[START Source material]

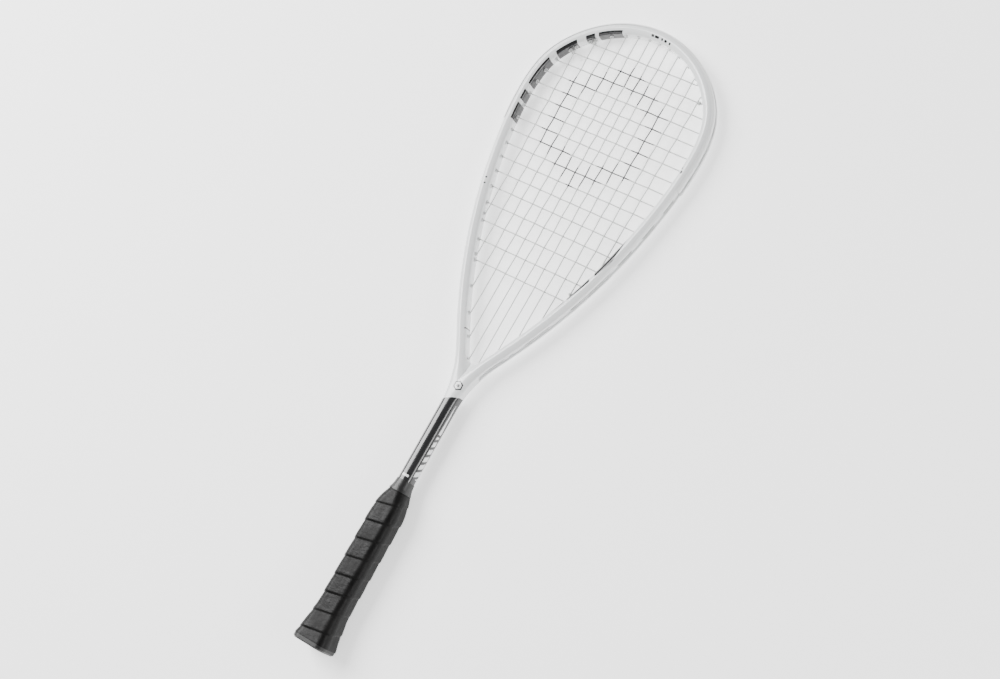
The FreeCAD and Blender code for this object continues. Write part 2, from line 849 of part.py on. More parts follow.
def main_route(side):
    """One half of the main string, from the crown to the tail that ends beside a cross."""
    lane = size("string_lane")
    points = []
    for point in channel_points(CROWN_STATION, HOLES["main 0 head"], side, lane):
        points.append((point, CHANNEL_BEND))
    points.append((corner("main 0 head", side, lane), size("hole_bend")))
    for index in range(MAINS_EACH_SIDE):
        downwards = index % 2 == 0
        points += woven_main(index, side, downwards)
        end = "foot" if downwards else "head"
        if index + 1 < MAINS_EACH_SIDE:
            points += outside_link(f"main {index} {end}", f"main {index + 1} {end}", side, lane)
    tail_hole = f"cross {CROSSES - 2}"
    points += outside_link(f"main {MAINS_EACH_SIDE - 1} head", tail_hole, side, lane)
    points.append((mouth(tail_hole, side, lane), size("hole_bend")))
    return points


def cross_route():
    """The cross string, from its first tail at the head down to its last tail near the throat."""
    lane = -size("string_lane")
    points = [(mouth("main 4 head", -1, lane), size("hole_bend"))]
    points += outside_link("main 4 head", f"cross {CROSSES - 1}", -1, lane)
    rightwards = True
    for row in reversed(range(CROSSES)):
        points += woven_cross(row, rightwards)
        side = 1 if rightwards else -1
        if row:
            points += outside_link(f"cross {row}", f"cross {row - 1}", side, lane)
        rightwards = not rightwards
    points += outside_link("cross 0", "main 4 foot", 1, lane)
    points.append((mouth("main 4 foot", 1, lane), size("hole_bend")))
    return points


def string_wire(route):
    """Straight runs joined by tangent arcs through a route's bends."""
    edges = []
    here = route[0][0]
    for (before, _), (bend, radius), (after, _) in zip(route, route[1:], route[2:]):
        came = (bend - before).normalize()
        goes = (after - bend).normalize()
        turn = came.getAngle(goes)
        if turn < 1e-3:
            continue
        room = 0.45 * min(before.distanceToPoint(bend), after.distanceToPoint(bend))
        tangent = min(radius * math.tan(turn / 2), room)
        radius = tangent / math.tan(turn / 2)
        arc_start = bend - came * tangent
        arc_end = bend + goes * tangent
        towards = (goes - came).normalize()
        middle = bend + towards * (radius / math.cos(turn / 2) - radius)
        edges.append(Part.LineSegment(here, arc_start).toShape())
        edges.append(Part.Arc(arc_start, middle, arc_end).toShape())
        here = arc_end
    edges.append(Part.LineSegment(here, route[-1][0]).toShape())
    return Part.Wire(edges)


def string_solid(route):
    """The string along a route, checked against its section times its length."""
    path = string_wire(route)
    start = route[0][0]
    direction = (route[1][0] - start).normalize()
    section = Part.Wire(Part.Circle(start, direction, size("string_radius")).toShape())
    solid = path.makePipeShell([section], True, False)
    expected = math.pi * size("string_radius") ** 2 * path.Length
    if abs(solid.Volume / expected - 1) > 0.01:
        raise ValueError(f"a string's volume is {solid.Volume:.1f}, not {expected:.1f}")
    return solid


def make_strings():
    """The main string and the cross string, each one piece woven through the other."""
    halves = {side: main_route(side) for side in (-1, 1)}
    mains = halves[-1][::-1] + halves[1]
    solid_feature("main_string", string_solid(mains))
    solid_feature("cross_string", string_solid(cross_route()))


def make_knots():
    """The four knots: two turns of string drawn tight round the string beside each tail."""
    mid_cross = CROSSES - 2
    tied = [
        woven_cross(mid_cross, True),
        woven_cross(mid_cross, False),
        woven_main(4, -1, True),
        woven_main(4, 1, False),
    ]
    radius = size("string_radius")
    knots = []
    for route in tied:
        start = route[0][0]
        along = (route[1][0] - start).normalize()
        turns = []
        for turn in (0, 1):
            centre = start + along * (size("knot_distance") + 2 * radius * turn * size("knot_pitch"))
            turns.append(Part.makeTorus(2 * radius + size("knot_gap"), radius, centre, along))
        knots.append(turns[0].fuse(turns[1]))
    solid_feature("string_knots", Part.makeCompound(knots))


# ---------------------------------------------------------------- handle

def inset_sections(inset, first, last):
    """The grip's sections moved inwards, kept between two distances from the butt."""
    sections = []
    for (a, b) in zip(GRIP_SECTIONS, GRIP_SECTIONS[1:]):
        for along in (first, last):
            if a[0] < along < b[0]:
                share = (along - a[0]) / (b[0] - a[0])
                sections.append(tuple(p + (q - p) * share for p, q in zip(a, b)))
    sections += [section for section in GRIP_SECTIONS if first <= section[0] <= last]
    sections.sort()
    return [
        (along, width - 2 * inset, depth - 2 * inset, radius - inset)
        for along, width, depth, radius in sections
    ]


def shaft_seat(name, start, end, clearance):
    """A bar of the shaft's own section, a little larger all round, to cut a seat with."""
    return bar_along(
        name,
        start,
        end,
        size("shaft_width") + 2 * clearance,
        size("shaft_depth") + 2 * clearance,
        size("shaft_round") + clearance,
        [f"{cell('shaft_round')} + {clearance}", None, None],
    )


def make_handle_shells():
    """The two moulded half shells that are glued round the shaft, front and back."""
    inset = size("tape_thickness") + size("strip_clearance")
    straight = inset_sections(inset, GRIP_STRAIGHT[0], size("shell_end"))
    foot = (size("shell_start"),) + straight[0][1:]
    core = loft_along("shell_core", [foot] + straight, ruled=True)
    seat = shaft_seat("shell_seat", 0.0, size("shell_end") + LONG_OVERRUN, size("strip_clearance"))
    hollow = cut("shell_pair", core, seat)
    reach = size("shell_end") + 2 * LONG_OVERRUN
    for name, side in (("handle_shell_front", 1), ("handle_shell_back", -1)):
        half = document.addObject("Part::Box", name + "_half")
        half.Length = 2 * SHELL_BOX
        half.Width = reach
        half.Height = SHELL_BOX
        gap = size("shell_gap") / 2
        half.Placement.Base = Vector(-SHELL_BOX, 0, gap if side > 0 else -gap - SHELL_BOX)
        common = document.addObject("Part::Common", name)
        common.Base = hollow
        common.Tool = half
        common.Label = name
    document.recompute()


def make_butt_cap():
    """The butt cap: a moulded cup with a flared rim, pushed over the foot of the shells."""
    clearance = size("strip_clearance")
    inset = size("tape_thickness") + clearance
    rim = size("tape_start") - clearance
    widest = GRIP_SECTIONS[0]
    edge = size("butt_bevel")
    rim_sections = [
        (0.0, widest[1] - 2 * edge, widest[2] - 2 * edge, widest[3] - edge),
        (edge, widest[1], widest[2], widest[3]),
        (rim, widest[1], widest[2], widest[3]),
    ]
    flange = loft_along("cap_rim", rim_sections, ruled=True)
    skirt_sections = inset_sections(inset, GRIP_SECTIONS[0][0], size("cap_end"))
    skirt = loft_along("cap_skirt", skirt_sections, ruled=True)
    join = bar_along(
        "cap_join", rim - 1.5, GRIP_SECTIONS[0][0], widest[1] - 2 * inset, widest[2] - 2 * inset,
        widest[3] - inset, [None, None, None]
    )
    body = fused("cap_body", [flange, skirt, join])
    straight = inset_sections(inset, GRIP_STRAIGHT[0], GRIP_STRAIGHT[1])[0]
    pocket = bar_along(
        "cap_pocket",
        size("cap_floor"),
        size("cap_end") + OVERRUN,
        straight[1] + 2 * clearance,
        straight[2] + 2 * clearance,
        straight[3] + clearance,
        [None, None, None],
    )
    cup = cut("cap_cup", body, pocket)
    recess = solid_feature("cap_staple_seats", Part.makeCompound(staple_solids(clearance)))
    cut("butt_cap", cup, recess)


def staple_solids(grow):
    """Two wire staples, one on each side of the cap, driven through it into the shells."""
    wire = size("staple_wire") + 2 * grow
    crown = size("staple_crown")
    along = size("staple_place")
    inset = size("tape_thickness") + size("strip_clearance")
    width = inset_sections(inset, along, along + 1.0)[0][1]
    solids = []
    for side in (-1, 1):
        surface = side * (width / 2)
        inner = surface - side * size("staple_leg")
        low = min(surface, inner)
        bar = Part.makeBox(wire, wire, crown + 2 * grow)
        bar.translate(Vector(surface - wire / 2 - side * wire / 2, along - wire / 2, -crown / 2 - grow))
        staple = bar
        for end in (-1, 1):
            leg = Part.makeBox(abs(surface - inner), wire, wire)
            place = end * (crown / 2 - size("staple_wire") / 2)
            leg.translate(Vector(low, along - wire / 2, place - wire / 2))
            staple = staple.fuse(leg)
        solids.append(staple.removeSplitter())
    return solids


def make_staples():
    """The staples that hold the butt cap to the two shells."""
    solid_feature("butt_staples", Part.makeCompound(staple_solids(0.0)))


def make_grip_tape():
    """The wound grip as one closed sleeve, from the cap's rim to the shaft."""
    start = size("tape_start")
    end = size("tape_end")
    outer = loft_along("tape_outside", inset_sections(0.0, start, end), ruled=True)
    inset = size("tape_thickness")
    inner_sections = inset_sections(inset, start, end)
    mouth_section = (start - SMALL_OVERRUN,) + inner_sections[0][1:]
    inner = loft_along("tape_inside", [mouth_section] + inner_sections, ruled=True)
    seat = shaft_seat("tape_seat", 0.0, end + LONG_OVERRUN, size("strip_clearance"))
    core = fused("tape_core", [inner, seat])
    cut("grip_tape", outer, core)


def make_finishing_tape():
    """The band of finishing tape that holds the grip's top end down to the shaft."""
    start = size("finish_start")
    end = size("finish_end")
    thickness = size("finish_thickness")
    sections = inset_sections(-thickness, start, size("tape_end"))
    sections.append((end,) + shaft_section(thickness + size("strip_clearance")))
    outer = loft_along("finish_outside", sections, ruled=True)
    inner_sections = inset_sections(0.0, start - SMALL_OVERRUN, size("tape_end"))
    inner = loft_along("finish_inside", inner_sections, ruled=True)
    seat = shaft_seat("finish_seat", start - OVERRUN, end + OVERRUN, size("strip_clearance"))
    cut("finishing_tape", outer, fused("finish_core", [inner, seat]))


def shaft_section(grow):
    """The shaft's width, depth and corner radius, grown all round."""
    return (
        size("shaft_width") + 2 * grow,
        size("shaft_depth") + 2 * grow,
        size("shaft_round") + grow,
    )


def make_collar():
    """The rubber collar that covers the top of the grip and slides up the shaft."""
    start = size("collar_start")
    end = size("collar_end")
    wall = size("collar_wall")
    under = size("finish_thickness") + size("collar_clearance")
    cone = inset_sections(-under, start, size("tape_end"))
    neck = size("finish_end") + 0.5
    bore = shaft_section(under + size("strip_clearance"))
    throat = shaft_section(size("collar_clearance"))
    mouth_section = (start - 1.0,) + cone[0][1:]
    inner_sections = [mouth_section] + cone + [(neck, *bore), (neck + 1.0, *throat), (end + 1.0, *throat)]
    inner = loft_along("collar_inside", inner_sections, ruled=True)
    outer_sections = inset_sections(-under - wall, start, size("tape_end"))
    outer_sections.append((neck, *shaft_section(under + wall)))
    outer_sections.append((end, *shaft_section(size("collar_clearance") + size("collar_lip"))))
    outer = loft_along("collar_outside", outer_sections, ruled=True)
    cut("collar", outer, inner)


# ---------------------------------------------------------------- the assembly

SUB_PARTS = [
    "frame",
    "head_guard",
    "side_grommets_left",
    "side_grommets_right",
    "throat_grommets_left",
    "throat_grommets_right",
    "main_string",
    "cross_string",
    "string_knots",
    "handle_shell_front",
    "handle_shell_back",
    "butt_cap",
    "butt_staples",
    "grip_tape",
    "finishing_tape",
    "collar",
]


def make_grommets():
    """The grommet strips of both sides: a long one up the side and a short one at the throat."""
    for side, word in ((-1, "left"), (1, "right")):
        make_strip(f"side_grommets_{word}", side, SIDE_STRIP_START, SIDE_STRIP_END)
        make_strip(f"throat_grommets_{word}", side, THROAT_STATION, THROAT_STRIP_END)


def check_document():
    """Stop if any object failed, or if a sub-part has no valid shape."""
    for item in document.Objects:
        if "Invalid" in item.State or "Error" in item.State:
            raise RuntimeError(f"{item.Name} failed: {item.State}")
    for name in SUB_PARTS:
        shape = document.getObject(name).Shape
        if shape.isNull() or not shape.isValid() or not shape.Solids:
            raise RuntimeError(f"{name} has no valid shape")


def export_parts():
    """Write each sub-part to its own file."""
    os.makedirs("parts", exist_ok=True)
    for name in SUB_PARTS:
        shape = document.getObject(name).Shape
        shape.exportStep(os.path.join("parts", name + ".step"))
        print(f"{name}: {len(shape.Solids)} solids, {shape.Volume / 1000:.2f} cm3")


make_frame()
make_grommets()
make_head_guard()
make_strings()
make_knots()
make_handle_shells()
make_butt_cap()
make_staples()
make_grip_tape()
make_finishing_tape()
make_collar()
document.recompute()
check_document()
export_parts()
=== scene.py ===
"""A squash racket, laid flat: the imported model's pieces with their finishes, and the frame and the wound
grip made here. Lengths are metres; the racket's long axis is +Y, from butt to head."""

import math
import bmesh
import bpy
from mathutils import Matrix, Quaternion, Vector


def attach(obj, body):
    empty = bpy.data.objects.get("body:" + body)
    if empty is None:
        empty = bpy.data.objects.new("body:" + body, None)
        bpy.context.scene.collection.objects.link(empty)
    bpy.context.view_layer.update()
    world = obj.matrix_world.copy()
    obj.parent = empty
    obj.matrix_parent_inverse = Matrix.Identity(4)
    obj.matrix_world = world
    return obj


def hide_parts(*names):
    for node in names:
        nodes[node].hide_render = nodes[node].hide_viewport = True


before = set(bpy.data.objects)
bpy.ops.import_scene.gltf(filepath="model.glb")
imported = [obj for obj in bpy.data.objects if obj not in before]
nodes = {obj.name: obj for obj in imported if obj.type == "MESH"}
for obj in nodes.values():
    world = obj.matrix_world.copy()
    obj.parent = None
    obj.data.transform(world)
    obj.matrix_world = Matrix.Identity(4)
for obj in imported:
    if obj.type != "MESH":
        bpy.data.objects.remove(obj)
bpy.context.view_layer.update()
MM = 0.001


# ---------------------------------------------------------------- frame: shape
# The frame is one hollow carbon composite moulding: hoop, open throat and shaft in one tube that is
# laid up, blown and cured in a mould. Its faces meet in a soft ridge and run out in a V at the throat.

BEAM_WIDTH = 10.5 * MM
BEAM_DEPTH = 18.0 * MM
SHAFT_WIDTH = 16.8 * MM
SHAFT_ROUND = 8.2 * MM
SHAFT_FOOT = 6.0 * MM
NECK_START = 258.0 * MM
NECK_END = 296.0 * MM
ARM_TURN = math.radians(30.2)
ARM_START = Vector((19.0, 320.28, 0)) * MM
ARM_LENGTH = 21.0 * MM
BEAM_ARCS = [(542.0, 21.8), (350.0, 7.9), (130.0, 11.7), (74.0, 24.0)]
THROAT_BLEND = 100.0 * MM
THROAT_CORNER = 11.0 * MM
GROOVE_DEPTH = 2.4 * MM
GROOVE_HALF = 3.0 * MM
GROOVE_START = -22.0 * MM
SHOULDER_HEIGHT = 5.0 * MM
SHOULDER_RISE = 1.35 * MM
SHOULDER_SPREAD = 0.75 * MM
FACET_SLOPE = 0.5
WEB_FALL = -4.5 * MM
ROW_STEP = 3.0 * MM
ACROSS = [
    0.0, 0.015, 0.04, 0.08, 0.13, 0.2, 0.29, 0.38, 0.46, 0.5,
    0.54, 0.62, 0.71, 0.8, 0.87, 0.92, 0.96, 0.985, 1.0,
]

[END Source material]

Exercise instructions -
Your output shall consist solely of the lines from the line with "in imported if" to the line with "# laid up, blown", reproduced exactly, both ends included.

Task result -
nodes = {obj.name: obj for obj in imported if obj.type == "MESH"}
for obj in nodes.values():
    world = obj.matrix_world.copy()
    obj.parent = None
    obj.data.transform(world)
    obj.matrix_world = Matrix.Identity(4)
for obj in imported:
    if obj.type != "MESH":
        bpy.data.objects.remove(obj)
bpy.context.view_layer.update()
MM = 0.001


# ---------------------------------------------------------------- frame: shape
# The frame is one hollow carbon composite moulding: hoop, open throat and shaft in one tube that is
# laid up, blown and cured in a mould. Its faces meet in a soft ridge and run out in a V at the throat.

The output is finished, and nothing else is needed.